Dabei sind viele Wohnungsbauprojekte, die früher frei finanziert worden wären, inzwischen auf Fördermittel angewiesen, damit sie überhaupt noch realisiert werden können. Im vergangenen Jahr sind viermal mehr Fördermittel beantragt worden, als bewilligt werden konnten.
Neubau mit sozial verträglichen Mieten sei wirtschaftlich nicht mehr darstellbar, warnte erst am Mittwoch der Verband Berlin-Brandenburger Wohnungsunternehmen (BBU)[2]. In Brandenburg sei die Zahl der Wohnungen, die Baugenehmigungen erhielten, 2024 um 19 Prozent auf nur noch 9142 gesunken. »Hier muss gegengesteuert werden«, forderte BBU-Chefin Maren Kern[3]. »Ohne mutige Entscheidungen der Politik drohen in den nächsten Jahren sonst weitere Engpässe und steigende Mieten«, erklärte Kern. Notwendig seien massive Förderprogramme, die als Konjunkturprogramm wirken würden.

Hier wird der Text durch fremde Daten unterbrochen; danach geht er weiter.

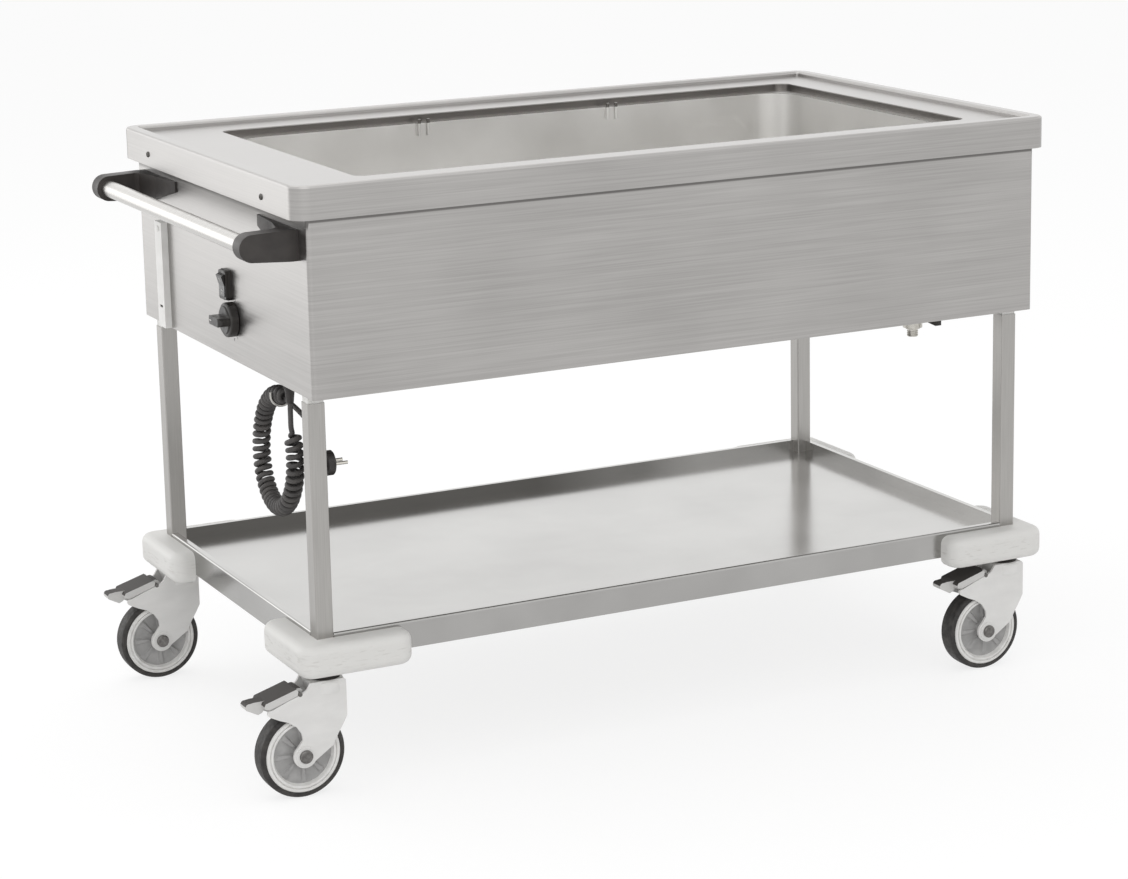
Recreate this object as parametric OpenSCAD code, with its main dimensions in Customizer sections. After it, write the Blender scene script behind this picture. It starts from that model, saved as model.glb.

»Mehr Geld für sozialen Wohnungsbau ist immer sinnvoll, reicht jedoch nicht, um das Versorgungsproblem grundsätzlich zu lösen«, meint dagegen die Bundestagsabgeordnete Isabelle Vandré (Linke)[4]. Das Ministerium räume ein, dass höhere Baukosten dazu führen, »dass auch Private für frei finanziert geplante Wohnungen die Förderung in Anspruch nehmen«. Nach Einschätzung von Vandré sind das »Mitnahmeeffekte«, die sich nach Auslaufen der Mietpreis- und Belegungsbindung rächen werden. »Statt Private zu fördern, sollte das Ministerium die Wohnraumförderung nur noch an jene vergeben, die dem Gemeinwohl verpflichtet sind[5]: an kommunale Wohnungsgesellschaften und Genossenschaften«, sagt Vandré. Und natürlich brauche es einen Mietendeckel.